Material:
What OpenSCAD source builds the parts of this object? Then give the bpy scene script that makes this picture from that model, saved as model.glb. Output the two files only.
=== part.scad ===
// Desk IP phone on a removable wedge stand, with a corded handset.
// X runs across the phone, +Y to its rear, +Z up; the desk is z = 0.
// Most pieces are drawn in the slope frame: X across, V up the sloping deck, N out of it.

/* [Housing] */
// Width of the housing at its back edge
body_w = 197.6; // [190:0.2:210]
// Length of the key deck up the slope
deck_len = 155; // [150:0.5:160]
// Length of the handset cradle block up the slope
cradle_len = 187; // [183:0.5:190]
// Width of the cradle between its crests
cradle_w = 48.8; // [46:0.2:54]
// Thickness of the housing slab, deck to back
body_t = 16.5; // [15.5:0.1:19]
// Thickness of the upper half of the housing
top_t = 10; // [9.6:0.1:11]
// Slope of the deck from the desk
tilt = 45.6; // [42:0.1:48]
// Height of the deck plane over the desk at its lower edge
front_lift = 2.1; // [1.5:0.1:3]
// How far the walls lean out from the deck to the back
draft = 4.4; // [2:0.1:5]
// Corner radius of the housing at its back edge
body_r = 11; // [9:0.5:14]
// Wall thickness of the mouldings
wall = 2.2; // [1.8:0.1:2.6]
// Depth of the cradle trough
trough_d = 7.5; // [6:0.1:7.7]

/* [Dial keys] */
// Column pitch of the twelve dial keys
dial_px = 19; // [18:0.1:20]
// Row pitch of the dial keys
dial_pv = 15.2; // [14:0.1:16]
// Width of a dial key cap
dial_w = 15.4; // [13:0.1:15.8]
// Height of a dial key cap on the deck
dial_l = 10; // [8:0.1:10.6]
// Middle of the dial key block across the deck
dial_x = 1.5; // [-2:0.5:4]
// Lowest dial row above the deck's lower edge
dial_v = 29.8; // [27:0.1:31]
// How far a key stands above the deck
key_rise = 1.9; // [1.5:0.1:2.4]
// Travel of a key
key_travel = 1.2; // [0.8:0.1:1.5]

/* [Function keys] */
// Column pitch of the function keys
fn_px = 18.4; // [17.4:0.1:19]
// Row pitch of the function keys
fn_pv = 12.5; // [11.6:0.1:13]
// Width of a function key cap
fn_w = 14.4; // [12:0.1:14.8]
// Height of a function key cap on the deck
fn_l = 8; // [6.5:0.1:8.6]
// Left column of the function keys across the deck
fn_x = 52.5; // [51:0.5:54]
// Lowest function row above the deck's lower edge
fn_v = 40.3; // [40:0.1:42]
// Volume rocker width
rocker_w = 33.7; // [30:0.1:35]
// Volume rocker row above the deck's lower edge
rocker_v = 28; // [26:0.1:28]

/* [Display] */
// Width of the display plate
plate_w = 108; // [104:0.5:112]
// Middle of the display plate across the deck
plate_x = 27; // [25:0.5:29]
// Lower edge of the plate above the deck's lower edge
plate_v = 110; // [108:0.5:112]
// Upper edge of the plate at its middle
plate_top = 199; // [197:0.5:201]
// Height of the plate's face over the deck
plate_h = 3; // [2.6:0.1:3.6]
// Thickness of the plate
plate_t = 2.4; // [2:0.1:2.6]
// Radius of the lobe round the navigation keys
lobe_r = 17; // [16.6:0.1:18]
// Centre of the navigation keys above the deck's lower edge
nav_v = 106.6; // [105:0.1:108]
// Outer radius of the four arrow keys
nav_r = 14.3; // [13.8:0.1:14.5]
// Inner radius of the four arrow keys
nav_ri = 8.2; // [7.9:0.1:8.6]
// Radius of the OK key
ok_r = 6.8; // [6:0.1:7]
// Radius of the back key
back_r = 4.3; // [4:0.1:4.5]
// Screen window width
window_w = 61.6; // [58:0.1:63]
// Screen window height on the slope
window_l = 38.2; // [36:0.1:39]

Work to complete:
Retype the material in full. Each word must match.

Correct response:
What OpenSCAD source builds the parts of this object? Then give the bpy scene script that makes this picture from that model, saved as model.glb. Output the two files only.
=== part.scad ===
// Desk IP phone on a removable wedge stand, with a corded handset.
// X runs across the phone, +Y to its rear, +Z up; the desk is z = 0.
// Most pieces are drawn in the slope frame: X across, V up the sloping deck, N out of it.

/* [Housing] */
// Width of the housing at its back edge
body_w = 197.6; // [190:0.2:210]
// Length of the key deck up the slope
deck_len = 155; // [150:0.5:160]
// Length of the handset cradle block up the slope
cradle_len = 187; // [183:0.5:190]
// Width of the cradle between its crests
cradle_w = 48.8; // [46:0.2:54]
// Thickness of the housing slab, deck to back
body_t = 16.5; // [15.5:0.1:19]
// Thickness of the upper half of the housing
top_t = 10; // [9.6:0.1:11]
// Slope of the deck from the desk
tilt = 45.6; // [42:0.1:48]
// Height of the deck plane over the desk at its lower edge
front_lift = 2.1; // [1.5:0.1:3]
// How far the walls lean out from the deck to the back
draft = 4.4; // [2:0.1:5]
// Corner radius of the housing at its back edge
body_r = 11; // [9:0.5:14]
// Wall thickness of the mouldings
wall = 2.2; // [1.8:0.1:2.6]
// Depth of the cradle trough
trough_d = 7.5; // [6:0.1:7.7]

/* [Dial keys] */
// Column pitch of the twelve dial keys
dial_px = 19; // [18:0.1:20]
// Row pitch of the dial keys
dial_pv = 15.2; // [14:0.1:16]
// Width of a dial key cap
dial_w = 15.4; // [13:0.1:15.8]
// Height of a dial key cap on the deck
dial_l = 10; // [8:0.1:10.6]
// Middle of the dial key block across the deck
dial_x = 1.5; // [-2:0.5:4]
// Lowest dial row above the deck's lower edge
dial_v = 29.8; // [27:0.1:31]
// How far a key stands above the deck
key_rise = 1.9; // [1.5:0.1:2.4]
// Travel of a key
key_travel = 1.2; // [0.8:0.1:1.5]

/* [Function keys] */
// Column pitch of the function keys
fn_px = 18.4; // [17.4:0.1:19]
// Row pitch of the function keys
fn_pv = 12.5; // [11.6:0.1:13]
// Width of a function key cap
fn_w = 14.4; // [12:0.1:14.8]
// Height of a function key cap on the deck
fn_l = 8; // [6.5:0.1:8.6]
// Left column of the function keys across the deck
fn_x = 52.5; // [51:0.5:54]
// Lowest function row above the deck's lower edge
fn_v = 40.3; // [40:0.1:42]
// Volume rocker width
rocker_w = 33.7; // [30:0.1:35]
// Volume rocker row above the deck's lower edge
rocker_v = 28; // [26:0.1:28]

/* [Display] */
// Width of the display plate
plate_w = 108; // [104:0.5:112]
// Middle of the display plate across the deck
plate_x = 27; // [25:0.5:29]
// Lower edge of the plate above the deck's lower edge
plate_v = 110; // [108:0.5:112]
// Upper edge of the plate at its middle
plate_top = 199; // [197:0.5:201]
// Height of the plate's face over the deck
plate_h = 3; // [2.6:0.1:3.6]
// Thickness of the plate
plate_t = 2.4; // [2:0.1:2.6]
// Radius of the lobe round the navigation keys
lobe_r = 17; // [16.6:0.1:18]
// Centre of the navigation keys above the deck's lower edge
nav_v = 106.6; // [105:0.1:108]
// Outer radius of the four arrow keys
nav_r = 14.3; // [13.8:0.1:14.5]
// Inner radius of the four arrow keys
nav_ri = 8.2; // [7.9:0.1:8.6]
// Radius of the OK key
ok_r = 6.8; // [6:0.1:7]
// Radius of the back key
back_r = 4.3; // [4:0.1:4.5]
// Screen window width
window_w = 61.6; // [58:0.1:63]
// Screen window height on the slope
window_l = 38.2; // [36:0.1:39]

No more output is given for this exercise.